I had enjoyed working with new starters in my team as well as colleagues doing their own training in careers. I did a bit of Linked In stalking to see how the people had taught me had got into their roles, and in another episode of planned happenstance, Gill had posted about a vacancy in the team at Warwick. I applied thinking that I would get some useful feedback on what I would need to do to get a job like this in the future, so I could make a five-year plan to work toward it.

And I got the job.

Again, I felt a little underqualified, so I joined the university as both a member of staff and a student to top up from the PGDip to an MA, which required me to tackle the dreaded dissertation. It turns out that someone like me CAN do something like that. It wasn’t perfect. I read it again recently, adapting it for possible publication and I can now see my mistakes very clearly, which makes me want to do more research and to do increasing better work each time.

Wendy in her graduation gown smiling

Wendy in her graduation robe graduating in July 2022

A place to grow

I have described some places where I felt I would be unable to flourish. My small town in the 80’s and teaching in the 90’s, in the era of Section 28. My gay identity took a while to work out, and then for me to come out. I keep coming out as I meet new people, and as I write this today. It gets easier as I am more secure in myself and in my work.
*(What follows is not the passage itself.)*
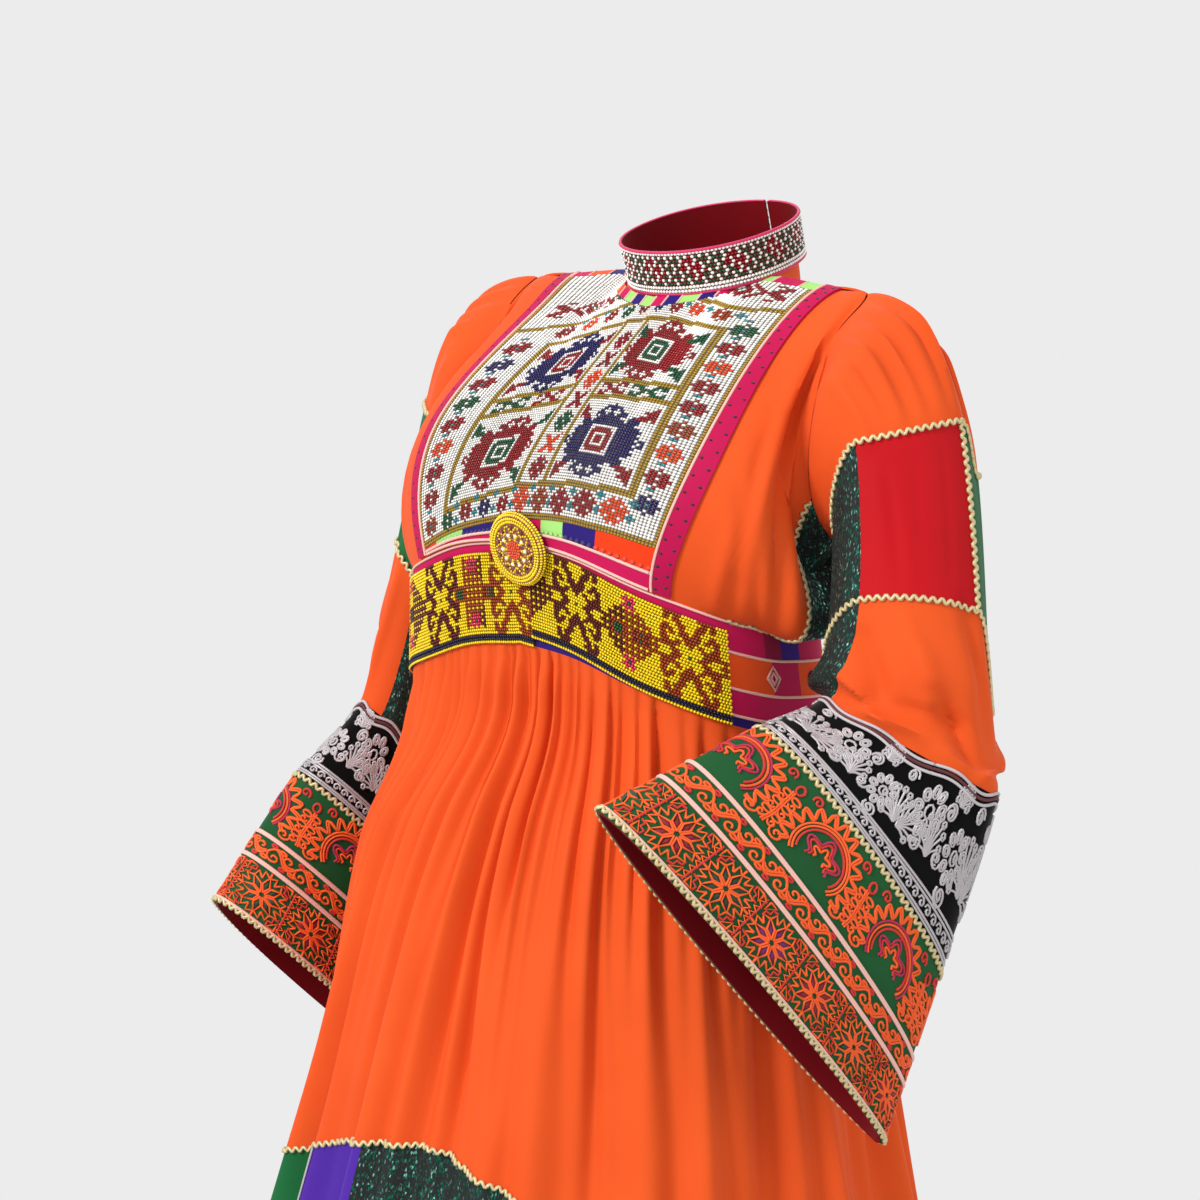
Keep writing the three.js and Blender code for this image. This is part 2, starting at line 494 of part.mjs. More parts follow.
// The skirt's four widths of cloth, then the row of patches below them.
const SKIRT_STEP = 2.5;
const SKIRT_QUARTERS = [
  { name: "front_left", from: 0 },
  { name: "back_left", from: 90 },
  { name: "back_right", from: 180 },
  { name: "front_right", from: 270 },
];
const HEM_PATCHES = [
  { name: "glitter_front", from: -10, material: GLITTER },
  { name: "orange_left", from: 30, material: ORANGE },
  { name: "red_left", from: 57.5, material: RED },
  { name: "green_left", from: 82.5, material: GREEN },
  { name: "purple_left", from: 107.5, material: PURPLE },
  { name: "glitter_back", from: 135, material: GLITTER },
  { name: "orange_back", from: 170, material: ORANGE },
  { name: "green_back", from: 200, material: GREEN },
  { name: "purple_back", from: 225, material: PURPLE },
  { name: "glitter_right", from: 252.5, material: GLITTER },
  { name: "red_right", from: 285, material: RED },
  { name: "green_right", from: 310, material: GREEN },
  { name: "purple_right", from: 327.5, material: PURPLE },
];

function addSkirt() {
  const seam = (PATCH_TOP - WAIST_LEVEL) / (HEM_LEVEL - WAIST_LEVEL);
  const upper = [0, 0.025, 0.08, 0.18, seam];
  for (const { name, from } of SKIRT_QUARTERS) {
    const columns = between(from, from + 90, 90 / SKIRT_STEP);
    add(`skirt_${name}`, wall(SKIRTING, columns, upper, -CLOTH, 0), ORANGE);
  }
  HEM_PATCHES.forEach(({ name, from, material }, k) => {
    const to = k + 1 < HEM_PATCHES.length ? HEM_PATCHES[k + 1].from : HEM_PATCHES[0].from + FULL_TURN;
    const columns = between(from, to, (to - from) / SKIRT_STEP);
    add(`hem_${name}`, wall(SKIRTING, columns, between(seam, 1, 2), -CLOTH, 0), material);
  });
}

addCollar();
addBodice();
addBib();
addWaist();
addClasp();
addSleeve("left", leftSleeve, 1, PATCHES_LEFT);
addSleeve("right", rightSleeve, -1, PATCHES_RIGHT);
addSkirt();

export default dress;
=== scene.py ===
"""An Afghan dress as its wearer carries it: a beaded collar, bib and belt, patched sleeves that open
into stiff embroidered bell cuffs, and a gathered skirt with a row of patches down to the hem.
Shapes are worked out in millimetres, as in the part's source, and become metres in the meshes.
The front faces -Y and the wearer's left is +X."""

import math

import bpy
import numpy as np
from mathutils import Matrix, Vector


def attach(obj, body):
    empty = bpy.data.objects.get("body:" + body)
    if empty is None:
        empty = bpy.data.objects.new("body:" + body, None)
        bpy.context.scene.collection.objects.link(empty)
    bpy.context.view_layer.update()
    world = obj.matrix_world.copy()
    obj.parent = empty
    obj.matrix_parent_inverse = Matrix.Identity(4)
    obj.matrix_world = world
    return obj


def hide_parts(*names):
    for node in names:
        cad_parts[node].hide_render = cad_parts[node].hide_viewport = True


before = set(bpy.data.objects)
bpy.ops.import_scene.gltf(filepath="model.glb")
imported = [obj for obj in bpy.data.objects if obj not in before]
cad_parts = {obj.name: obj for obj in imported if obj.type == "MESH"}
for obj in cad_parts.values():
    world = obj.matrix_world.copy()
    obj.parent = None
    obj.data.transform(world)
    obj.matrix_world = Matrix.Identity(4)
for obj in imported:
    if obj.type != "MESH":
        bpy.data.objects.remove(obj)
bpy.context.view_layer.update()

# Millimetres, degrees for turns, and shares of a surface from 0 to 1.
MM = 0.001
FULL_TURN = 360
CLOTH = 1.6
STIFF = 2.4
LAYER = 0.5
COLLAR_HIGH = 31
BELT_HIGH = 70
WAISTBAND_HIGH = 78
BELT_STEP = 7
BELT_LEFT_END = 72
PATCH_TOP = -650
HEM_LEVEL = -1290
CLASP_TURN = 5
CLASP_OFF = 4.6
CLASP_UP = 76
BIB_LOW = 0.075
BIB_TOP = 0.93
YOKE_TOP = 0.985
STRIP_LOW = 0.012
STRIP_THICK = 1.2
BIB_HALF = 46
BORDER_WIDE = 5
GORE_FROM = 82
GORE_TO = 98
PATCH_FROM = 0.34
PATCH_TO = 0.62
GROUND_TOP = LAYER + STIFF - 1
BEAD_LIFT = 0.3


def clamp01(value):
    return np.clip(value, 0, 1)


def mix(a, b, share):
    return a + (b - a) * share


def smooth(value):
    return clamp01(value) ** 2 * (3 - 2 * clamp01(value))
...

Now I can bring this part of me together with my identity as a career practitioner and researcher into a project on queer identities in the workplace.

Learning to fly

I have learnt through my work that a huge number of people, just like me, think they can’t or shouldn’t do things, but somehow do them anyway. I have learnt to listen to the quiet voice of self-belief, rather than the shrill cry of self-doubt. I have learnt to take my own advice (at least some of the time) and to give things a shot. I have learnt that sometimes a five-year plan can come to fruition in five minutes, and that this can lead to a wild ride, but if you hold on tight, it feels like flying!